Maria Ximena Aragon, Senior Staffer

After a 20-year journey from page to screen and back again, Lin-Manuel Miranda’s debut musical “In the Heights” was celebrated Tuesday night with a virtual launch of companion book “In the Heights: Finding Home.”

The event, moderated by actor, director and producer America Ferrera, featured co-author Jeremy McCarter, playwright Quiara Alegría Hudes and Miranda as panelists. In an effort to support independent bookstores, tickets were purchased through participating partners, including Evanston’s own Bookends and Beginnings.

The discussion covered a wide range of topics, from issues facing the Latinx community to the inspiration behind the songs. For Alegría Hudes, the book chronicles more than just the musical’s journey from bookstore basement to Broadway stage. It also emphasizes the importance of community, she said.

“The title of the book is ‘Finding Home,’ and it’s also (about) building home,” Alegría Hudes said. “It’s the homes we build as we go, the community we build as we go.”
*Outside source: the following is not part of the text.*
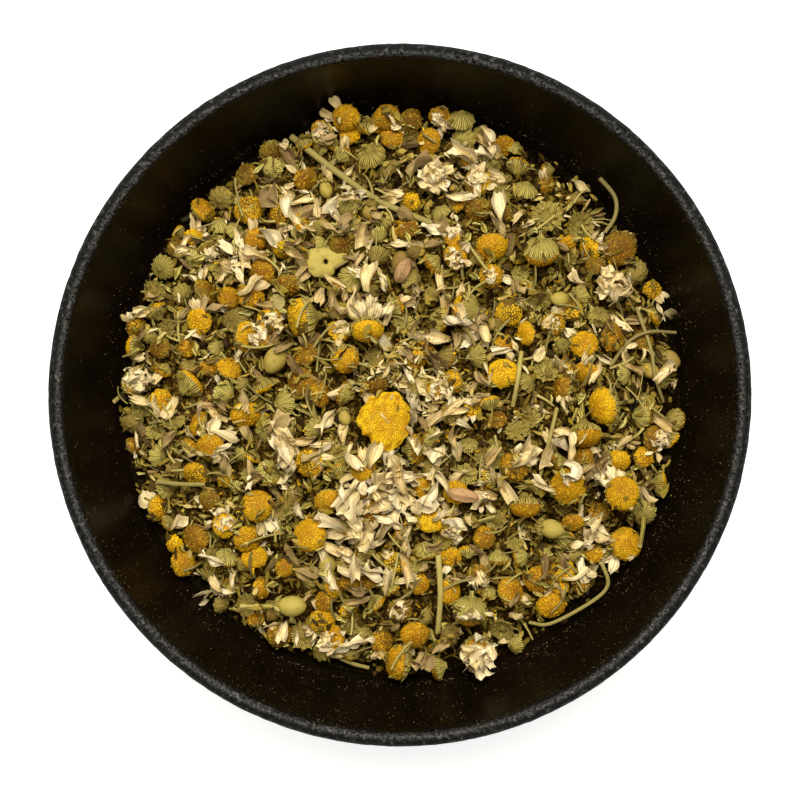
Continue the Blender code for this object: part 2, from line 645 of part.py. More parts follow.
def packed_flowers_body(rng):
    """The heap: its core with heads, petals and bits of stalk standing out of it."""
    bodies = [core_body()]
    bodies += [keep_inside(packed_head_body(row)) for row in PACKED_HEADS
               if clear_of_heads(row[0], row[1], 0.0)]
    for x, y in scattered_places(rng, LOOSE_PETALS, 2.5):
        bodies.append(keep_inside(loose_petal_body(rng, x, y)))
    for x, y in scattered_places(rng, LOOSE_BITS, 3.0):
        bodies.append(keep_inside(loose_bit_body(rng, x, y)))
    return fuse(bodies, flatness=6.0)


class Pile:
    """Everything placed so far, which the next piece comes to rest on."""

    def __init__(self):
        self.verts = []
        self.faces = []
        self.tree = None

    def add(self, bm, place=Vector((0, 0, 0))):
        shape = bm.copy()
        bmesh.ops.triangulate(shape, faces=shape.faces)
        shape.verts.index_update()
        start = len(self.verts)
        self.verts += [vert.co + place for vert in shape.verts]
        self.faces += [[start + vert.index for vert in face.verts] for face in shape.faces]
        self.tree = BVHTree.FromPolygons(self.verts, self.faces)
        shape.free()

    def touches(self, skin, place):
        """True if a piece's skin crosses anything in the pile."""
        points, faces = skin
        moved = BVHTree.FromPolygons([point + place for point in points], faces)
        return bool(self.tree.overlap(moved))

    def height(self, x, y):
        hit = self.tree.ray_cast(Vector((x, y, 90.0)), Vector((0, 0, -1)))
        return hit[0].z if hit[0] else 0.0


def swollen_skin(bodies, gap):
    """The triangles of some bodies, each point moved out by a gap."""
    points = []
    faces = []
    for bm in bodies:
        shape = bm.copy()
        bmesh.ops.triangulate(shape, faces=shape.faces)
        shape.normal_update()
        shape.verts.index_update()
        start = len(points)
        points += [vert.co + vert.normal * gap for vert in shape.verts]
        faces += [[start + vert.index for vert in face.verts] for face in shape.faces]
        shape.free()
    return points, faces


def settle(pile, bodies, x, y):
    """Lower a piece until it all but touches what lies below, and give that place."""
    skin = swollen_skin(bodies, GAP)
    lowest = min(point.z for point in skin[0])
    place = Vector((x, y, heap_height(x, y) - lowest + 9.0))
    while not pile.touches(skin, place) and place.z > 0:
        place.z -= SETTLE_STEP
    place.z += SETTLE_STEP
    while pile.touches(skin, place):
        place.z += SETTLE_STEP
    return place


def stalk_route(pile, radius, points):
    """A stalk's line: it lies over the highest things below it and sags only a little between."""
    line = smooth_points([(x, y, 0.0) for x, y in points], 2 * len(points) + 1)
    floor = []
    for point in line:
        around = [pile.height(point.x + dx, point.y + dy)
                  for dx in (-1.2, 0.0, 1.2) for dy in (-1.2, 0.0, 1.2)]
        floor.append(max(around) + radius + GAP)
    heights = list(floor)
    for _ in range(60):
        for index in range(1, len(heights) - 1):
            taut = (heights[index - 1] + heights[index + 1]) / 2 - 0.05
            heights[index] = max(floor[index], taut)
    return [Vector((point.x, point.y, height)) for point, height in zip(line, heights)]


def lay_stalk(pile, radius, points):
    """A stalk lifted just clear of the pile along its whole length."""
    body = keep_inside(tube(stalk_route(pile, radius, points), radius))
    place = Vector((0, 0, 0))
    skin = swollen_skin([body], GAP * 0.8)
    while pile.touches(skin, place):
        place.z += 0.1
    body.transform(Matrix.Translation(place))
    return body


def build():
    clear_scene()
    rng = random.Random(RANDOM_SEED)
    pile = Pile()

    bowl = bowl_body()
    pile.add(bowl)
    add_node("bowl", bowl, STONEWARE)

    heap = packed_flowers_body(rng)
    pile.add(heap)
    add_node("packed_flowers", heap, HERB)

    for head in LOOSE_HEADS:
        parts = [(part, kind, fuse(bodies)) for part, kind, bodies in head_bodies(head, HEAD_SIDES, rng)]
        place = settle(pile, [body for _, _, body in parts], head.x, head.y)
        for part, kind, body in parts:
            body.transform(Matrix.Translation(place))
            pile.add(body)
            add_node(head.name + part, body, kind)

    for name, radius, points in STALKS:
        stalk = lay_stalk(pile, radius, points)
        pile.add(stalk)
        add_node(name, stalk, STRAW)


build()
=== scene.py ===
import math
import random
from collections import namedtuple

import bmesh
import bpy
import numpy as np
from mathutils import Matrix, Vector, noise
from mathutils.bvhtree import BVHTree
from mathutils.geometry import intersect_point_line


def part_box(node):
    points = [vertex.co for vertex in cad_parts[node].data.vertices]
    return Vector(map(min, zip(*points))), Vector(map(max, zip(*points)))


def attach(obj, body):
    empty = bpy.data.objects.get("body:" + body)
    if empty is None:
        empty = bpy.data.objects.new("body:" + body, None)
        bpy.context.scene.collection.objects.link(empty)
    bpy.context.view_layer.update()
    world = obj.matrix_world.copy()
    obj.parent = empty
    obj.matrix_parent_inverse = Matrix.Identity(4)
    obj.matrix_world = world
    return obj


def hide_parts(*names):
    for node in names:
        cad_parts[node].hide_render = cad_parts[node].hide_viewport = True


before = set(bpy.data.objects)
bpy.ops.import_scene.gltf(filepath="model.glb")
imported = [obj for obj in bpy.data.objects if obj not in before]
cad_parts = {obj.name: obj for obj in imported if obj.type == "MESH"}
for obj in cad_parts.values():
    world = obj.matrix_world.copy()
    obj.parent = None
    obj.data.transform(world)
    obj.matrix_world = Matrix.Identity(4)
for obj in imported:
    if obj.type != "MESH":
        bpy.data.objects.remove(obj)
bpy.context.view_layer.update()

# Lengths are in millimetres until a piece is finished.
MM = 0.001

# The bowl, as in the part's source
RIM_RADIUS = 80.0
BOWL_HEIGHT = 58.0
RIM_WIDTH = 3.4
INNER_DEPTH = 52.0
WALL_CURVE = 2.3
FOOT_RADIUS = 36.0
FOOT_WIDTH = 4.5
FOOT_RECESS = 1.5

# The heap, as in the part's source
HEAP_EDGE_HEIGHT = 32.0
HEAP_CROWN = 11.0
HEAP_EDGE_RADIUS = 68.0
HEAP_ROUNDNESS = 2.6
HEAP_LUMP = 1.3
LUMP_SIZE = 11.0
WALL_CLEARANCE = 0.9
NEST = 0.45
GAP = 0.3
HEAP_SEED = 7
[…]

Miranda highlighted the importance of finding space for creativity and inspiration in local bookstores as he spoke of his time at the show’s birthplace — The Drama Book Shop, a theater-inspired store in New York City. 

“The amazing thing about (co-owner Thomas Kail) making the bookshop our home base for so many of those meetings was that if you ever felt stuck, you would go around and look at the greatest works of art for the stage,” Miranda said. “Okay, I’m gonna go pick up some Lanford Wilson, I’m gonna go pick up some August Wilson, I’m gonna go pick a Wilson, and just be inspired, and then get back to your piano.” 

Organized through lyric annotations, essays and “recuerdos” — firsthand accounts from the “In The Heights” community — McCarter noted selecting stories for the book was difficult due to the amount and caliber of narratives he received.

Despite the year-long delay of the movie release, McCarter is confident in the story the trio created within the book. 

“I know it’s important to all of us that more people feel equipped to tell stories, (even) if they don’t see themselves reflected in the things that get made in the world,” McCarter said. 

McCarter, who co-authored Miranda’s other companion book, “Hamilton: The Revolution,” said the books visually and narratively complement one another.

He said he hopes young artists see the companion books together and realize more opportunities may be open to them than they may think.

In a Q&A following the panel discussion, Miranda ended the night with a message of hope and persistence for those who also dare to dream.   

“If ‘In the Heights’ had opened and closed in a night off-Broadway I would still probably be teaching and working on musicals,” Miranda said. “You can’t control where it lands, all you can control is the thing you are making, and if you are making something that calls you to make it, whether you’re on vacation or whether you’re everyday at the piano, then you’re doing what you’re supposed to be doing.”